1. THOUSANDS of screenplays get fed into the agent-producer-studio-celebrity machine every year. They come from all directions and frankly the majority are mediocre. That tiny minority of "go-ahead" people - key agents, producers, and studio executives, and to a certain degree the celebristocracy -- are eager to find the next greatest-script-ever; the problem is spotting it amid the clutter.

2. The Go-Ahead people don't like risk, and they don't like to experiment. They want to see new work from people with track records; they want to see existing shows, concepts, and brands re-created as scripts; they want to capitalize on past success. That's why studios churn out sequels, and it's why every show since the dawn of television has been at least considered for a movie remake: the brand, the audience awareness, is already in place, making the product that much easier to market and sell. Sorry to trot out a mossy old cliche - but movies are a business!

The same thinking applies to writers. Agents, studio execs, et. al. are much more interested in looking at a script if it's from the guy who wrote Successful Project X. These people are busy. Believe it or not, reading scripts is not their favorite thing to do. Many avoid it as much as they can. Convincing them to spend two hours on a script from Nobody Neverheardofhim is a daunting challenge, which brings me to obstacle #3:

3. Hollywood is an insider's industry. Once you're in, your chance of a successful career is much greater -- though hardly guaranteed. If you're on the outside looking in, however, getting your brilliant script read by anyone other than your friends is a daunting proposition.

Scripts and projects trickle inwards from the social and professional networks of the insider's clique. Agents and executives know a closed group of writers that they're wiling to read; sometimes their friends and relatives might push a script into the circle; sometimes genuinely talented outsiders generate so much success and buzz on their own -- by making breakout independent films, for example -- that the Go-Aheads can't help but notice.

For the true outsider, though, the outlook is bleak. You can send your script to the submissions department of agencies and studios, but once they arrive they flop onto an endlessly-growing pile, waiting their turn to be skimmed by bored, disillusioned coverage-writers already numb from reading too many bad scripts. Yours might possibly fight its way to out of that pile, but the chances are slim indeed.

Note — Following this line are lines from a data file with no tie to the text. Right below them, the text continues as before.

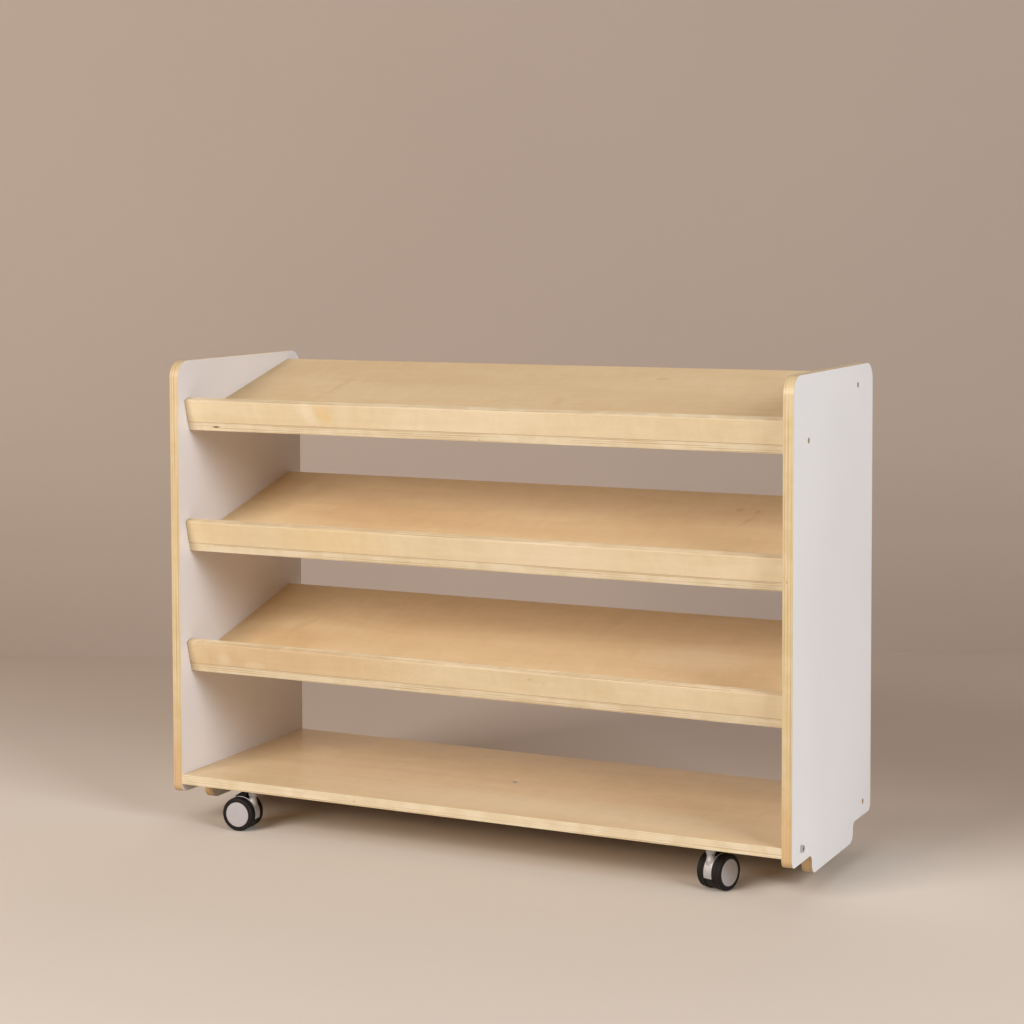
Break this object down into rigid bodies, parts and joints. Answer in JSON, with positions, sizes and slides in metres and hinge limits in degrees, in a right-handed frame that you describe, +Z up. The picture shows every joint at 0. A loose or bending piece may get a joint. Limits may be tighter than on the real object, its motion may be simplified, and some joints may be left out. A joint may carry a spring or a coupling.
{
  "type": "mobile book shelf",
  "caption": "Mobile book shelf of birch plywood: white-faced side panels, sloping shelves with front lips, a flat bottom shelf and twin-wheel castors.",
  "frame": {"origin": "centre of the unit's footprint, on the floor under the castor wheels", "axes": "+X along the shelves to the right as seen from the front, -Y towards the front with the lips, +Z up"},
  "size_m": [1.2092, 0.45, 0.87],
  "materials": {
    "birch_plywood": "birch plywood edge, clear satin lacquer",
    "birch_boards": "birch veneer, clear satin lacquer",
    "birch_lips": "birch veneer, clear satin lacquer",
    "white_laminate": "white matt laminate",
    "beech": "bare fluted beech",
    "steel": "zinc plated",
    "silver_castor_body": "satin silver",
    "grey_hubs": "matt grey",
    "black_tyres": "matt black",
    "black_plastic": "matt black"
  },
  "bodies": {
    "shelf_unit": {"left_panel": "birch_plywood", "left_panel_outer_laminate": "white_laminate", "left_panel_inner_laminate": "white_laminate", "right_panel": "birch_plywood", "right_panel_outer_laminate": "white_laminate", "right_panel_inner_laminate": "white_laminate", "top_shelf": "birch_boards", "top_lip": "birch_lips", "middle_shelf": "birch_boards", "middle_lip": "birch_lips", "lower_shelf": "birch_boards", "lower_lip": "birch_lips", "bottom_shelf": "birch_boards", "stiffening_rail": "birch_boards", "sunk_bolts": "steel", "proud_bolts": "steel", "barrel_nuts": "steel", "cam_bolts": "steel", "cam_discs": "steel", "wood_dowels": "beech", "rail_screw": "steel", "plate_screws": "steel", "castor_kingpins": "steel", "castor_plate_fl": "steel", "castor_plate_fr": "steel", "castor_plate_rl": "steel", "castor_plate_rr": "steel"},
    "castor_fl": {"castor_body_fl": "silver_castor_body", "castor_insert_fl": "black_plastic", "castor_axle_fl": "steel"},
    "wheel_fl_a": {"hub_fl_a": "grey_hubs", "tyre_fl_a": "black_tyres"},
    "wheel_fl_b": {"hub_fl_b": "grey_hubs", "tyre_fl_b": "black_tyres"},
    "pedal_fl": {"brake_pedal_fl": "black_plastic"},
    "castor_fr": {"castor_body_fr": "silver_castor_body", "castor_insert_fr": "black_plastic", "castor_axle_fr": "steel"},
    "wheel_fr_a": {"hub_fr_a": "grey_hubs", "tyre_fr_a": "black_tyres"},
    "wheel_fr_b": {"hub_fr_b": "grey_hubs", "tyre_fr_b": "black_tyres"},
    "pedal_fr": {"brake_pedal_fr": "black_plastic"},
    "castor_rl": {"castor_body_rl": "silver_castor_body", "castor_insert_rl": "black_plastic", "castor_axle_rl": "steel"},
    "wheel_rl_a": {"hub_rl_a": "grey_hubs", "tyre_rl_a": "black_tyres"},
    "wheel_rl_b": {"hub_rl_b": "grey_hubs", "tyre_rl_b": "black_tyres"},
    "castor_rr": {"castor_body_rr": "silver_castor_body", "castor_insert_rr": "black_plastic", "castor_axle_rr": "steel"},
    "wheel_rr_a": {"hub_rr_a": "grey_hubs", "tyre_rr_a": "black_tyres"},
    "wheel_rr_b": {"hub_rr_b": "grey_hubs", "tyre_rr_b": "black_tyres"}
  },
  "joints": [
    {"name": "swivel_fl", "type": "hinge", "parent": "shelf_unit", "child": "castor_fl", "pos_m": [-0.448, -0.191, 0.066], "axis": [0, 0, 1], "continuous": true},
    {"name": "spin_fl_a", "type": "hinge", "parent": "castor_fl", "child": "wheel_fl_a", "pos_m": [-0.46895, -0.19246, 0.031], "axis": [-0.0698, 0.9976, 0], "continuous": true},
    {"name": "spin_fl_b", "type": "hinge", "parent": "castor_fl", "child": "wheel_fl_b", "pos_m": [-0.46895, -0.19246, 0.031], "axis": [-0.0698, 0.9976, 0], "continuous": true},
    {"name": "brake_fl", "type": "hinge", "parent": "castor_fl", "child": "pedal_fl", "pos_m": [-0.46107, -0.19191, 0.05682], "axis": [0.0698, -0.9976, 0], "range_deg": [0, 8]},
    {"name": "swivel_fr", "type": "hinge", "parent": "shelf_unit", "child": "castor_fr", "pos_m": [0.448, -0.191, 0.066], "axis": [0, 0, 1], "continuous": true},
    {"name": "spin_fr_a", "type": "hinge", "parent": "castor_fr", "child": "wheel_fr_a", "pos_m": [0.45449, -0.17103, 0.031], "axis": [0.9511, -0.309, 0], "continuous": true},
    {"name": "spin_fr_b", "type": "hinge", "parent": "castor_fr", "child": "wheel_fr_b", "pos_m": [0.45449, -0.17103, 0.031], "axis": [0.9511, -0.309, 0], "continuous": true},
    {"name": "brake_fr", "type": "hinge", "parent": "castor_fr", "child": "pedal_fr", "pos_m": [0.45205, -0.17854, 0.05682], "axis": [-0.9511, 0.309, 0], "range_deg": [0, 8]},
    {"name": "swivel_rl", "type": "hinge", "parent": "shelf_unit", "child": "castor_rl", "pos_m": [-0.448, 0.191, 0.066], "axis": [0, 0, 1], "continuous": true},
    {"name": "spin_rl_a", "type": "hinge", "parent": "castor_rl", "child": "wheel_rl_a", "pos_m": [-0.46455, 0.17807, 0.031], "axis": [-0.6157, 0.788, 0], "continuous": true},
    {"name": "spin_rl_b", "type": "hinge", "parent": "castor_rl", "child": "wheel_rl_b", "pos_m": [-0.46455, 0.17807, 0.031], "axis": [-0.6157, 0.788, 0], "continuous": true},
    {"name": "swivel_rr", "type": "hinge", "parent": "shelf_unit", "child": "castor_rr", "pos_m": [0.448, 0.191, 0.066], "axis": [0, 0, 1], "continuous": true},
    {"name": "spin_rr_a", "type": "hinge", "parent": "castor_rr", "child": "wheel_rr_a", "pos_m": [0.45786, 0.17246, 0.031], "axis": [-0.8829, -0.4695, 0], "continuous": true},
    {"name": "spin_rr_b", "type": "hinge", "parent": "castor_rr", "child": "wheel_rr_b", "pos_m": [0.45786, 0.17246, 0.031], "axis": [-0.8829, -0.4695, 0], "continuous": true}
  ]
}
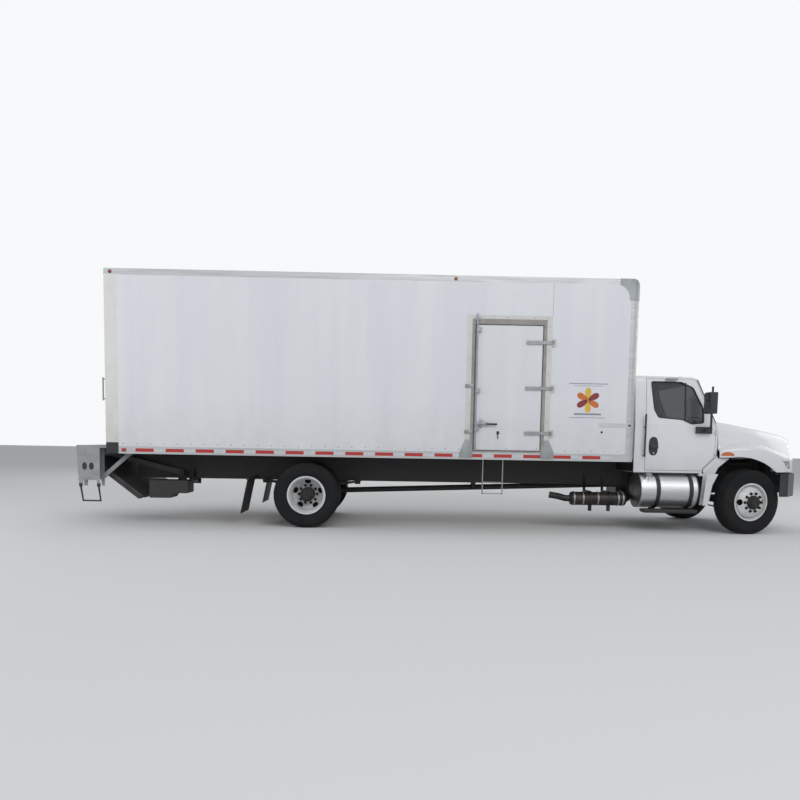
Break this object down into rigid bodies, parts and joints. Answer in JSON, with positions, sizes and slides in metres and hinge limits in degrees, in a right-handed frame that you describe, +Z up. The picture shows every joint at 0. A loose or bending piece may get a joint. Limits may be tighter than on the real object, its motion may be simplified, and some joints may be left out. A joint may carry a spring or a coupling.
{
  "type": "box truck",
  "caption": "Medium-duty box truck: conventional cab with a tilting hood, long dry-freight body with a side door, roll-up rear door, dual rear wheels and a tuck-under lift gate.",
  "frame": {"origin": "on the ground, midway along and across the truck", "axes": "+X towards the front bumper, +Y to the truck's left, +Z up"},
  "size_m": [11.53, 2.78, 3.884],
  "materials": {
    "cab_white": "gloss paint",
    "body_white": "satin paint",
    "rail_grey": "mill finish",
    "roof_skin": "translucent white skin",
    "post_white": "gloss paint",
    "chassis_black": "satin chassis paint",
    "axle_grey": "painted casting",
    "engine_grey": "painted casting",
    "tank_aluminium": "polished",
    "strap_black": "satin",
    "wheel_white": "gloss paint",
    "tyre_black": "matt rubber",
    "plastic_black": "grained plastic",
    "bumper_grey": "moulded plastic",
    "grille_black": "moulded plastic",
    "lamp_clear": "clear moulded lens",
    "window_glass": "lightly tinted",
    "floor_wood": "laminated hardwood",
    "zinc_steel": "zinc plated",
    "door_white": "satin paint",
    "lift_grey": "grey paint",
    "flap_black": "rubber sheet",
    "seat_fabric": "woven",
    "dash_grey": "grained plastic"
  },
  "bodies": {
    "chassis": {"chassis_frame": "chassis_black", "leaf_springs": "axle_grey", "front_axle_beam": "axle_grey", "rear_axle_housing": "axle_grey", "engine": "engine_grey", "driveshaft": "axle_grey", "fuel_tank": "tank_aluminium", "tank_mounts": "strap_black", "battery_box": "plastic_black", "exhaust_canister": "zinc_steel", "mud_flaps": "flap_black", "front_bumper": "bumper_grey", "box_underframe": "chassis_black", "box_floor": "floor_wood", "wall_right": "body_white", "wall_left": "body_white", "wall_front": "body_white", "box_rails": "rail_grey", "corner_caps": "rail_grey", "box_roof": "roof_skin", "rear_frame": "post_white", "rollup_door": "door_white", "side_door_frame": "rail_grey", "side_step": "zinc_steel", "grab_handles": "zinc_steel", "cab_shell": "cab_white", "cab_glass": "window_glass", "seats": "seat_fabric", "dashboard": "dash_grey", "splash_panels": "cab_white", "lift_frame": "lift_grey", "pump_box": "lift_grey"},
    "knuckle_right": {"knuckle_right": "axle_grey"},
    "knuckle_left": {"knuckle_left": "axle_grey"},
    "tie_rod": {"tie_rod": "axle_grey"},
    "front_wheel_right": {"front_wheel_right": "wheel_white", "front_tyre_right": "tyre_black"},
    "front_wheel_left": {"front_wheel_left": "wheel_white", "front_tyre_left": "tyre_black"},
    "rear_wheels_right": {"rear_wheels_right": "wheel_white", "rear_tyres_right": "tyre_black"},
    "rear_wheels_left": {"rear_wheels_left": "wheel_white", "rear_tyres_left": "tyre_black"},
    "cab_door_right": {"door_right": "cab_white", "door_glass_right": "window_glass", "mirror_right": "plastic_black"},
    "cab_door_left": {"door_left": "cab_white", "door_glass_left": "window_glass", "mirror_left": "plastic_black"},
    "hood": {"hood": "cab_white", "headlamps": "lamp_clear", "grille": "grille_black"},
    "side_door": {"side_door": "door_white", "side_door_hardware": "zinc_steel"},
    "lift_arms": {"lift_arms": "lift_grey"},
    "lift_carriage": {"lift_carriage": "lift_grey"},
    "lift_platform": {"lift_platform": "lift_grey"},
    "lift_flap": {"lift_flap": "lift_grey"}
  },
  "joints": [
    {"name": "steer_right", "type": "hinge", "parent": "chassis", "child": "knuckle_right", "pos_m": [4.694, -0.88, 0.508], "axis": [0, 0, 1], "range_deg": [-44, 20]},
    {"name": "steer_left", "type": "hinge", "parent": "chassis", "child": "knuckle_left", "pos_m": [4.694, 0.88, 0.508], "axis": [0, 0, 1], "range_deg": [-44, 20]},
    {"name": "tie_rod_swing", "type": "hinge", "parent": "knuckle_right", "child": "tie_rod", "pos_m": [4.47881, -0.92574, 0.385], "axis": [0, 0, 1], "range_deg": [-20, 44]},
    {"name": "front_right_spin", "type": "hinge", "parent": "knuckle_right", "child": "front_wheel_right", "pos_m": [4.73766, -1.08541, 0.508], "axis": [-0.2079, 0.9781, 0], "continuous": true},
    {"name": "front_left_spin", "type": "hinge", "parent": "knuckle_left", "child": "front_wheel_left", "pos_m": [4.65034, 1.08541, 0.508], "axis": [-0.2079, 0.9781, 0], "continuous": true},
    {"name": "rear_right_spin", "type": "hinge", "parent": "chassis", "child": "rear_wheels_right", "pos_m": [-2.215, -0.93, 0.508], "axis": [0, 1, 0], "continuous": true},
    {"name": "rear_left_spin", "type": "hinge", "parent": "chassis", "child": "rear_wheels_left", "pos_m": [-2.215, 0.93, 0.508], "axis": [0, 1, 0], "continuous": true},
    {"name": "cab_door_right_swing", "type": "hinge", "parent": "chassis", "child": "cab_door_right", "pos_m": [4.238, -1.035, 1.7], "axis": [0, 0, 1], "range_deg": [0, 70]},
    {"name": "cab_door_left_swing", "type": "hinge", "parent": "chassis", "child": "cab_door_left", "pos_m": [4.238, 1.035, 1.7], "axis": [0, 0, -1], "range_deg": [0, 70]},
    {"name": "hood_tilt", "type": "hinge", "parent": "chassis", "child": "hood", "pos_m": [5.7, 0, 0.8], "axis": [0, 1, 0], "range_deg": [0, 70]},
    {"name": "side_door_swing", "type": "hinge", "parent": "chassis", "child": "side_door", "pos_m": [1.537, -1.323, 2.21], "axis": [0, 0, 1], "range_deg": [0, 175]},
    {"name": "lift_arms_swing", "type": "hinge", "parent": "chassis", "child": "lift_arms", "pos_m": [-4.35, 0, 0.8], "axis": [0, -1, 0], "range_deg": [0, 48]},
    {"name": "lift_carriage_level", "type": "hinge", "parent": "lift_arms", "child": "lift_carriage", "pos_m": [-5.64976, 0, 1.13], "axis": [0, -1, 0], "range_deg": [-48, 0]},
    {"name": "platform_fold", "type": "hinge", "parent": "lift_carriage", "child": "lift_platform", "pos_m": [-5.69776, 0, 1.137], "axis": [0, 1, 0], "range_deg": [0, 144]},
    {"name": "flap_fold", "type": "hinge", "parent": "lift_platform", "child": "lift_flap", "pos_m": [-4.85604, 0, 0.41049], "axis": [0, -1, 0], "range_deg": [0, 180]}
  ],
  "couplings": [
    {"joint": "steer_left", "follows": "steer_right", "ratio": 1},
    {"joint": "tie_rod_swing", "follows": "steer_right", "ratio": -1},
    {"joint": "lift_carriage_level", "follows": "lift_arms_swing", "ratio": -1}
  ]
}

Pretty grim, huh? Should we all just forget about breaking into Hollywood and go back to dental school?

No! Anyone who has genuine passion for writing, who truly loves movies, who's got the patience, grit, and determination to make it in Hollywood should certainly keep trying. People make it "inside" every day. If you can create undeniably great content, learn everything possible about the industry, dedicate a significant portion of your free time - or all of it - to networking and study and effort, you have a chance.

Nobody's going to make it happen for you -- but nobody's stopping you from trying, either.